WHAT YOU WILL DO :: Among the records below, find each line that includes the string "bodies" and copy it.

JSON records of objects
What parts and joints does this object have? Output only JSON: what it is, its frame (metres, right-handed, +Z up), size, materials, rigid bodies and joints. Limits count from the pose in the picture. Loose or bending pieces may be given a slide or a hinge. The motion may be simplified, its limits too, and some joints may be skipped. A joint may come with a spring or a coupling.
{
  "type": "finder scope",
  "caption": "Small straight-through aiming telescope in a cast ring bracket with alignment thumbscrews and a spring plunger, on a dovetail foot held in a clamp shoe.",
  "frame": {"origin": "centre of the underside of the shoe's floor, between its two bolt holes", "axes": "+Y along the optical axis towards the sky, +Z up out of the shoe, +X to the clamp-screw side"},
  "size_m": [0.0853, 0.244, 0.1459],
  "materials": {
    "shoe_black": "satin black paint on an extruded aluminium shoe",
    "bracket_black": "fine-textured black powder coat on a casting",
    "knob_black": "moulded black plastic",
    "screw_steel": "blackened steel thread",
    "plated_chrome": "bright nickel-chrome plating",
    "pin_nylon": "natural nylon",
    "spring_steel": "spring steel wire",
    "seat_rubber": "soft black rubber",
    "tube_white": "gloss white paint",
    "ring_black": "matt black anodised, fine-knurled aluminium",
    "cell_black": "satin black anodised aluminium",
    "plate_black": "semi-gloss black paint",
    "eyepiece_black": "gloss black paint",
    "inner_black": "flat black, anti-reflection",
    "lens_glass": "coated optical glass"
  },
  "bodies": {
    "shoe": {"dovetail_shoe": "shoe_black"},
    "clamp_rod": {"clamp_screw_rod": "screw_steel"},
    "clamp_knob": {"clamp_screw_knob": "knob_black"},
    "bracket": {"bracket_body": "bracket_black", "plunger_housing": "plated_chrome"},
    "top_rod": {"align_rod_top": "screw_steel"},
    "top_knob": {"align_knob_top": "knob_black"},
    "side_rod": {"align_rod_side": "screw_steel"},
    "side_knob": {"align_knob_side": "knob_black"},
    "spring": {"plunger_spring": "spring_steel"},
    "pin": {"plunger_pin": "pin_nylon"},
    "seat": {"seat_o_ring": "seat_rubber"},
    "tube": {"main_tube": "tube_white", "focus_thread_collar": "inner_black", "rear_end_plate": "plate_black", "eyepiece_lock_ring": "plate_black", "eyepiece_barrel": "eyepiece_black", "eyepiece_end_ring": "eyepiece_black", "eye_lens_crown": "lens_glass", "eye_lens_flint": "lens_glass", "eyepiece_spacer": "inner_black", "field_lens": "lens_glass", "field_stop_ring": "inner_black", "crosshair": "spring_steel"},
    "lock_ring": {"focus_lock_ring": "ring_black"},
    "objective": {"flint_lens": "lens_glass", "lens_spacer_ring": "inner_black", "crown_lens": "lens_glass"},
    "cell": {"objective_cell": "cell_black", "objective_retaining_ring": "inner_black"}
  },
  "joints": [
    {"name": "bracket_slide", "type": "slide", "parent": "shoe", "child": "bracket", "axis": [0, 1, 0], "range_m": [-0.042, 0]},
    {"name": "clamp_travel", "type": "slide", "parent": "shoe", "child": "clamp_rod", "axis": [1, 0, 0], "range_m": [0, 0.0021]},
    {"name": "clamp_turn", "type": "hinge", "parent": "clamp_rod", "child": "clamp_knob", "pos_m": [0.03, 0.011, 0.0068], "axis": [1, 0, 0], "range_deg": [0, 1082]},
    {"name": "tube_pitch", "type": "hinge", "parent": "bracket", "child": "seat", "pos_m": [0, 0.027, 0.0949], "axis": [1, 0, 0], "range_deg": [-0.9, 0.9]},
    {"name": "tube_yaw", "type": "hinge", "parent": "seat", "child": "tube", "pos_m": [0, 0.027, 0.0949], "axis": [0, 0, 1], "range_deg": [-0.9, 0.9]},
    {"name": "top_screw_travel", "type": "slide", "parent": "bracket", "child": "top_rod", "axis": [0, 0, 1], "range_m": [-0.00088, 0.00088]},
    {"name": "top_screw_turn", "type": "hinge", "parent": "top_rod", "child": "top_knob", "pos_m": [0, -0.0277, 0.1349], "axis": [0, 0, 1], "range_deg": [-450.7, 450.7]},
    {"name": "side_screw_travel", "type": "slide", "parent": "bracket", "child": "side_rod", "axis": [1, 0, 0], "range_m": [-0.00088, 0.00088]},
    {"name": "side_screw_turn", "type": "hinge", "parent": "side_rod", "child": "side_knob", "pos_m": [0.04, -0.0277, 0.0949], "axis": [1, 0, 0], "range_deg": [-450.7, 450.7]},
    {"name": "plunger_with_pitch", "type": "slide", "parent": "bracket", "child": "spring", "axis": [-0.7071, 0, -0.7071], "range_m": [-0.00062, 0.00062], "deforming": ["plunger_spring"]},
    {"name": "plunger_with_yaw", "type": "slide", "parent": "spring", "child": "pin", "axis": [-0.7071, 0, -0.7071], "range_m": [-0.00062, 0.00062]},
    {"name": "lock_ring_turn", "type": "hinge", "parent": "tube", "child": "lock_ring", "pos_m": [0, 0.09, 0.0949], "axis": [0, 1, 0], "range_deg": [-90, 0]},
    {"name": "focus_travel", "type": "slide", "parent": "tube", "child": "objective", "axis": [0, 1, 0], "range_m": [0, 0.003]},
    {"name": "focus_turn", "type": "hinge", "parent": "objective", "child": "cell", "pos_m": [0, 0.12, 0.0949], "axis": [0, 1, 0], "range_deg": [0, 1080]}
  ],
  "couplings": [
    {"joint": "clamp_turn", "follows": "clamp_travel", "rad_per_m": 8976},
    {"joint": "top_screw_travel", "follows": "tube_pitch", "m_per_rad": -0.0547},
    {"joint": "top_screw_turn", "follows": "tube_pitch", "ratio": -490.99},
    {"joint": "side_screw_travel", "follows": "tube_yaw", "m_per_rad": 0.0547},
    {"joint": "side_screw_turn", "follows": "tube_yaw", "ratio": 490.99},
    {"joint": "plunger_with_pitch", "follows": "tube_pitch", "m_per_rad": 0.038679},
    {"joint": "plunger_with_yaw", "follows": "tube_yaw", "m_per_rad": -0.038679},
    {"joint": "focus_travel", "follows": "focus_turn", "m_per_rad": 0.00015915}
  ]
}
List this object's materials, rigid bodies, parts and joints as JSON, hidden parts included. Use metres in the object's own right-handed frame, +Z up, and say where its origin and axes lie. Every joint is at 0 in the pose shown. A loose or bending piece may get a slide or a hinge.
--
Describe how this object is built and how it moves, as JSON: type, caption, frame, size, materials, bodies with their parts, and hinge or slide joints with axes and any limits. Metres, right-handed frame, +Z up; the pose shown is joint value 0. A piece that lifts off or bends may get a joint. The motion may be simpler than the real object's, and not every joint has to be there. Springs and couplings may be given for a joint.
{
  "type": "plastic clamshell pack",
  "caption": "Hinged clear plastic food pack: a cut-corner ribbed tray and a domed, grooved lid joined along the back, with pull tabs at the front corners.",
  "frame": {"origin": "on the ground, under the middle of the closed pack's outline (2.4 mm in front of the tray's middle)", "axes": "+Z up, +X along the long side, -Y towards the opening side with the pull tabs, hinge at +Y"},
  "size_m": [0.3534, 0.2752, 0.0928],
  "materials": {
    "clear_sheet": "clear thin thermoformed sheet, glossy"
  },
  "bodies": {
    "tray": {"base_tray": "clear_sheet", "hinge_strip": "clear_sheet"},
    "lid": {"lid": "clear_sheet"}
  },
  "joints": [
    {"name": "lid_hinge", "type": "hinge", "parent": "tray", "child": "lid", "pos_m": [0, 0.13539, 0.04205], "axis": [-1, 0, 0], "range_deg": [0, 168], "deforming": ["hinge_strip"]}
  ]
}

EXERCISE OUTPUT ::
What parts and joints does this object have? Output only JSON: what it is, its frame (metres, right-handed, +Z up), size, materials, rigid bodies and joints. Limits count from the pose in the picture. Loose or bending pieces may be given a slide or a hinge. The motion may be simplified, its limits too, and some joints may be skipped. A joint may come with a spring or a coupling.
  "bodies": {
List this object's materials, rigid bodies, parts and joints as JSON, hidden parts included. Use metres in the object's own right-handed frame, +Z up, and say where its origin and axes lie. Every joint is at 0 in the pose shown. A loose or bending piece may get a slide or a hinge.
Describe how this object is built and how it moves, as JSON: type, caption, frame, size, materials, bodies with their parts, and hinge or slide joints with axes and any limits. Metres, right-handed frame, +Z up; the pose shown is joint value 0. A piece that lifts off or bends may get a joint. The motion may be simpler than the real object's, and not every joint has to be there. Springs and couplings may be given for a joint.
  "bodies": {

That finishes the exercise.